Homology Groups of Non-orientable (One-sided) Surfaces
Let’s see if there’s anything special about homology groups of non-orientable one-sided surfaces like the Möbius strip, Klein bottle, and projective plane. The Möbius strip is actually homotopy equivalent to a circle, so there’s not much research value. The Klein bottle is a closed surface formed by gluing one pair of opposite edges of a rectangle directly and the other pair with a 180-degree twist like a Möbius strip. Here arrows indicate how rectangle edges are glued. The entire shape is connected, so obviously its zeroth homology group dimension $b_0=1$. For the first homology group, we have these candidate non-boundary chains: both red and blue paths should not be boundaries of any shape, because they feel non-contractible, but direct proof isn’t straightforward.
Let’s temporarily set aside the first homology group and see what the Klein bottle’s second homology group is.
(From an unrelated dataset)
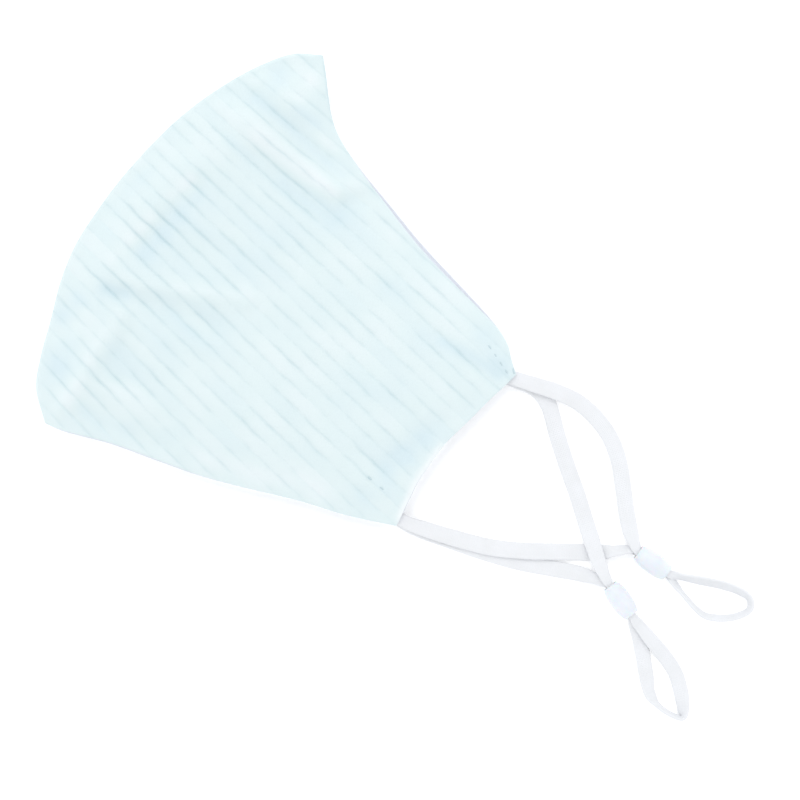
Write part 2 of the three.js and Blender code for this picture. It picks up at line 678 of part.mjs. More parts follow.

First we must find 2-dimensional cycles. But since the Klein bottle is non-orientable, we can’t cover the entire surface with consistently oriented triangles - we can’t find any 2-dimensional cycles. This will cause its second homology group order to be 0. Let’s try to verify:
- If we forcibly draw consistently oriented 2-dimensional chains inside the rectangle, the rectangle’s boundary won’t cancel but will double instead, so this 2-dimensional chain has a boundary and isn’t a cycle.
- If we start from the triangle in the upper left corner and gradually add triangles with the same orientation going right, note that when crossing the rectangle edge, orientation reverses according to the connection relationship between rectangle sides. In the end, the 2-dimensional chain we get still has a boundary.
Returning to the first homology group, we find these two double chains (brown in left figure and blue in right figure) are both boundaries: When we sew the surface, for general orientable surfaces, two circles have opposite directions and naturally cancel when overlapping, forming a shape with no boundary. But now due to opposite orientations on both sides, the boundary doesn’t disappear with sewing but doubles instead. This shows that twice the blue circle is indeed homologous to 0! A single blue circle in the right figure obviously isn’t the boundary of any shape. Addition of blue homology chains is special: like odd plus odd equals even, an even number of blue homology chains added equals 0, while an odd number added equals a single blue homology chain. Our homology group structure is no longer like integer addition but becomes the cyclic group of order 2, $C_2=\mathbb{Z}/2\mathbb{Z}$ - orientation is the culprit!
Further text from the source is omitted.